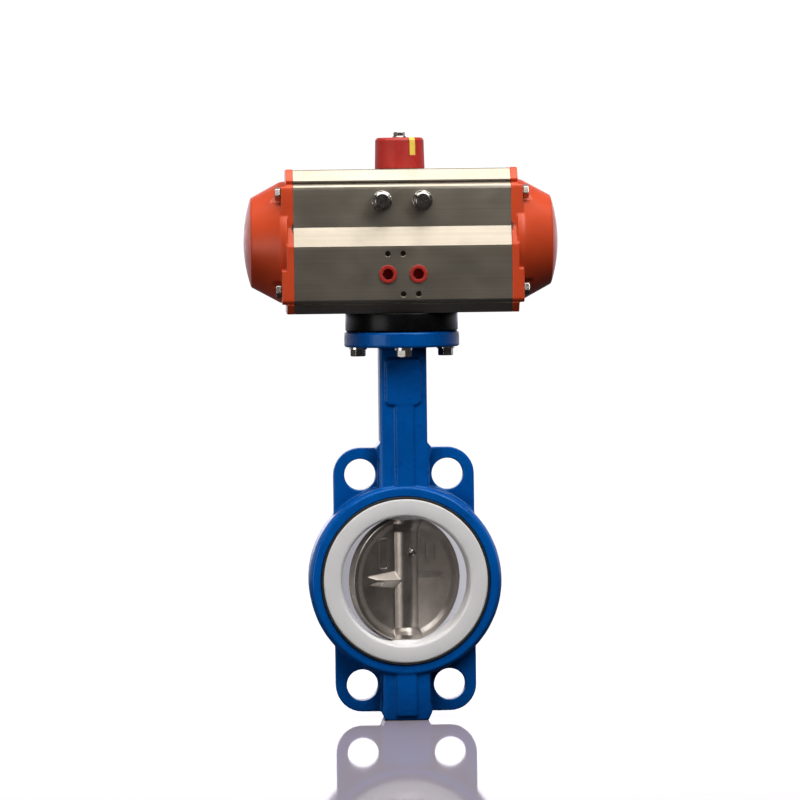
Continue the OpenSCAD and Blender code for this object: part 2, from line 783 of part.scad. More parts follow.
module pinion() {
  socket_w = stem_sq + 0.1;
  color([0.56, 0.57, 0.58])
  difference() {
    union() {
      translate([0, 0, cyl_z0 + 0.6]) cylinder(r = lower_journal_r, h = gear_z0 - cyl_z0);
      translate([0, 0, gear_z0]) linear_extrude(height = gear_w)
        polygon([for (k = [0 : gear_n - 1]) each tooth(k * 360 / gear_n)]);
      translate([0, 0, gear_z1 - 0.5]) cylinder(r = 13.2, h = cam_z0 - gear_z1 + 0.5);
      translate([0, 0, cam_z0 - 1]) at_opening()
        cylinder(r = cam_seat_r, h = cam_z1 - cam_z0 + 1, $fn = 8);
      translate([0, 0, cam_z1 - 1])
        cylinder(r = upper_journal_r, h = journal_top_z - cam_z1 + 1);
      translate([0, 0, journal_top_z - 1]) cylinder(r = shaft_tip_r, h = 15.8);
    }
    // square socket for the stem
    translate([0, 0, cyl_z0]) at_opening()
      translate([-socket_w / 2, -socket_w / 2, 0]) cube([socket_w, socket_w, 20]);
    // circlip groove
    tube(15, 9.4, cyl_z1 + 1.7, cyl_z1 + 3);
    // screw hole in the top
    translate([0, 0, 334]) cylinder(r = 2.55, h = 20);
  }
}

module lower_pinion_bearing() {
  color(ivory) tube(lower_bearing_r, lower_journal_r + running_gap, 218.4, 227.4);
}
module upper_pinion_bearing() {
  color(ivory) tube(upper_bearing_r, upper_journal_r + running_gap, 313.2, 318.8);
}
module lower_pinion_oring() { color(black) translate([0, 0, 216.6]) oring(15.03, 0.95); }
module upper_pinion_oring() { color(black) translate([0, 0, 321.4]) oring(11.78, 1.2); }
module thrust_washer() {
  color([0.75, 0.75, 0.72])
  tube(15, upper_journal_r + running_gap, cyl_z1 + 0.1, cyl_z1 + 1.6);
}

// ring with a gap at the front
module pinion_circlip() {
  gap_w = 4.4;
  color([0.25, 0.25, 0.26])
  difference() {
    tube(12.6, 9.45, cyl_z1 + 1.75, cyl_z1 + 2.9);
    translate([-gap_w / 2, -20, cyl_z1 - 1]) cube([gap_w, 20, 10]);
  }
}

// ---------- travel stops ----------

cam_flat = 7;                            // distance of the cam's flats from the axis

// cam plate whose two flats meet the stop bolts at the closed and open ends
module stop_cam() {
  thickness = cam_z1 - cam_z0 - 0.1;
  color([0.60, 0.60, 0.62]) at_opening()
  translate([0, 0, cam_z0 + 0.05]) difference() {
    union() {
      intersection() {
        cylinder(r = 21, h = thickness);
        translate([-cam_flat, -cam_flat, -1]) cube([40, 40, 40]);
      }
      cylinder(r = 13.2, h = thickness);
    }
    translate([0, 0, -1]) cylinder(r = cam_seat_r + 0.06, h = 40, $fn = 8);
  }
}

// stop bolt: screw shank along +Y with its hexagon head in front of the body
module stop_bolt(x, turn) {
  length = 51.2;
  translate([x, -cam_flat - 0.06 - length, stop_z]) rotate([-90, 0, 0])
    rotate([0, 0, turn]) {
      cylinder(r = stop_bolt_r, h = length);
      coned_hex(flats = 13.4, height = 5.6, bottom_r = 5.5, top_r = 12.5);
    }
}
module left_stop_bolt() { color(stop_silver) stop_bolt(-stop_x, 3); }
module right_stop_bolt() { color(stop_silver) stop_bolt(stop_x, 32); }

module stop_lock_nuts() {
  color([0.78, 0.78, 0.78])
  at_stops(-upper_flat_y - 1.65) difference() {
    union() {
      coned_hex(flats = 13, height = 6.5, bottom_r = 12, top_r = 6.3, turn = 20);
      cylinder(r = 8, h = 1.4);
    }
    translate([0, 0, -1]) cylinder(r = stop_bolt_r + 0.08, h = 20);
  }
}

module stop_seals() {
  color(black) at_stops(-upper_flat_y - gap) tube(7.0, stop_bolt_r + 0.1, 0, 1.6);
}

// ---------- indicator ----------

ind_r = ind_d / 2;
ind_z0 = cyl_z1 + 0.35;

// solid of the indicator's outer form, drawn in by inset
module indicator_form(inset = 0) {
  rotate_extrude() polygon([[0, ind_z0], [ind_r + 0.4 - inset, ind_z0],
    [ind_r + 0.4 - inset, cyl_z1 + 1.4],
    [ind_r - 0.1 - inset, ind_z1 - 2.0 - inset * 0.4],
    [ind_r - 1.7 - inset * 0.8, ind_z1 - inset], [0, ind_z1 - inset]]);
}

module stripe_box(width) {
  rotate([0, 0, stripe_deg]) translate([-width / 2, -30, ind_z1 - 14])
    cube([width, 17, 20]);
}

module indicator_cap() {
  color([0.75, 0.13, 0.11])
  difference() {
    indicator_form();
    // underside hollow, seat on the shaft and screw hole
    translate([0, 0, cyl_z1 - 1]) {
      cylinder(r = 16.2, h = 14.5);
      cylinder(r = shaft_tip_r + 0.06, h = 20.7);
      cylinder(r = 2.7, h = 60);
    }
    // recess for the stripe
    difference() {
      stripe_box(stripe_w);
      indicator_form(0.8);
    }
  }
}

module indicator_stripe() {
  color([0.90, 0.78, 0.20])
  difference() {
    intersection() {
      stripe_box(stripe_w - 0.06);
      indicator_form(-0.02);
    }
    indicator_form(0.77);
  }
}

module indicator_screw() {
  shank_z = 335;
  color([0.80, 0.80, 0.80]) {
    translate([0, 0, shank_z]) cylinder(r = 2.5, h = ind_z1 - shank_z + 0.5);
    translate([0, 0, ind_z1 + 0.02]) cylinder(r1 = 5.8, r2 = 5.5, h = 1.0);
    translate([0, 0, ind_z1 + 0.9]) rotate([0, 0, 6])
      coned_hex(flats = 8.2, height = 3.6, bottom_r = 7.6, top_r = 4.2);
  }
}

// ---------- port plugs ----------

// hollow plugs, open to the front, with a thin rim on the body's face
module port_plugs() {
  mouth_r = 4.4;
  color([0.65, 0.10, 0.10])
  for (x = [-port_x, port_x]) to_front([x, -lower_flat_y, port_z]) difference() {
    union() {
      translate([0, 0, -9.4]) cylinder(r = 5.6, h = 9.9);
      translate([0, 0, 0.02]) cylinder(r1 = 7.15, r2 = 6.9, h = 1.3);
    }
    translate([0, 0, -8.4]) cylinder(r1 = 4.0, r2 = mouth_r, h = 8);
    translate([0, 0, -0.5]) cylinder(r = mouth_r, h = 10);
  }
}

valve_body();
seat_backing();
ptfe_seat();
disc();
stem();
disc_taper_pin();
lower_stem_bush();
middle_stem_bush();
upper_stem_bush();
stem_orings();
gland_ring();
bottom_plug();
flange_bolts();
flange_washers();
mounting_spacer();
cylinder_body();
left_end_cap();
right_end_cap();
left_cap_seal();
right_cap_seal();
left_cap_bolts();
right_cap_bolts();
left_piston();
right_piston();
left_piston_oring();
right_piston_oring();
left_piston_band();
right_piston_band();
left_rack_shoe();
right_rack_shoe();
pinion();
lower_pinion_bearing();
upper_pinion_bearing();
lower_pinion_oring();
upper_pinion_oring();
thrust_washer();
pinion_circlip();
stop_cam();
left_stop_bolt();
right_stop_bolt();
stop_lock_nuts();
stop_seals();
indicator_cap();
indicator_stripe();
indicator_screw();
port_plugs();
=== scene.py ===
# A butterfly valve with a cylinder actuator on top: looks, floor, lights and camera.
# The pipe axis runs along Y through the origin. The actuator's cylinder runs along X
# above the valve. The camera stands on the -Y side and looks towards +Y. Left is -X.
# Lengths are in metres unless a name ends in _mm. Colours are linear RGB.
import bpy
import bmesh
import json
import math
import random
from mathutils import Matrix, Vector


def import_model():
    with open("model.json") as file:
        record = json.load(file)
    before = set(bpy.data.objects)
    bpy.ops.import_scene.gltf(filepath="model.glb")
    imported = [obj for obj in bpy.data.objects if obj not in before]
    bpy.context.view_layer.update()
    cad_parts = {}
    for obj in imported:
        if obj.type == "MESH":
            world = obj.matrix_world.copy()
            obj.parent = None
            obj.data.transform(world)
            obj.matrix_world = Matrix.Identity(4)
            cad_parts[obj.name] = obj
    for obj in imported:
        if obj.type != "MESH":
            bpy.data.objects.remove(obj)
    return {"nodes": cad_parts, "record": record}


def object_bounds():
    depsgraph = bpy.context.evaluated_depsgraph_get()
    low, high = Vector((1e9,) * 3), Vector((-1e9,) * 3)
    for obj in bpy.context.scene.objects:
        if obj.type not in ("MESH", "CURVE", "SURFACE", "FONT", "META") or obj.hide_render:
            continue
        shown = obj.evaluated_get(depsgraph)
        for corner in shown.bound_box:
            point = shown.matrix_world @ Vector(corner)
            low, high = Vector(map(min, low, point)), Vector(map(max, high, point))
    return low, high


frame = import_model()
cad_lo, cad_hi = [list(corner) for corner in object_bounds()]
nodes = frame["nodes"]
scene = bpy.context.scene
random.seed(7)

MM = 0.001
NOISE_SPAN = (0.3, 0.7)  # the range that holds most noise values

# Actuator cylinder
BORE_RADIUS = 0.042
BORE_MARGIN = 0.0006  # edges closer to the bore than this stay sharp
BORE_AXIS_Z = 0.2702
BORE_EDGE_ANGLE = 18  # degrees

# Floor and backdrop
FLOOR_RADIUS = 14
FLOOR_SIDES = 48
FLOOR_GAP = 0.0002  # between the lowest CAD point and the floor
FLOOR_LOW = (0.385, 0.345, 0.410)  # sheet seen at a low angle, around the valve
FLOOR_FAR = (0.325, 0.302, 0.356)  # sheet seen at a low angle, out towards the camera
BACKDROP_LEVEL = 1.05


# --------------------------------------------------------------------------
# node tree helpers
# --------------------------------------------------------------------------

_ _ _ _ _

> **Task to complete**:
Look above for the line containing "Vector(map(max, high, point))". Output from there through the line containing "BORE_EDGE_ANGLE = 18", exactly and inclusively.

> **Exercise result**:
            low, high = Vector(map(min, low, point)), Vector(map(max, high, point))
    return low, high


frame = import_model()
cad_lo, cad_hi = [list(corner) for corner in object_bounds()]
nodes = frame["nodes"]
scene = bpy.context.scene
random.seed(7)

MM = 0.001
NOISE_SPAN = (0.3, 0.7)  # the range that holds most noise values

# Actuator cylinder
BORE_RADIUS = 0.042
BORE_MARGIN = 0.0006  # edges closer to the bore than this stay sharp
BORE_AXIS_Z = 0.2702
BORE_EDGE_ANGLE = 18  # degrees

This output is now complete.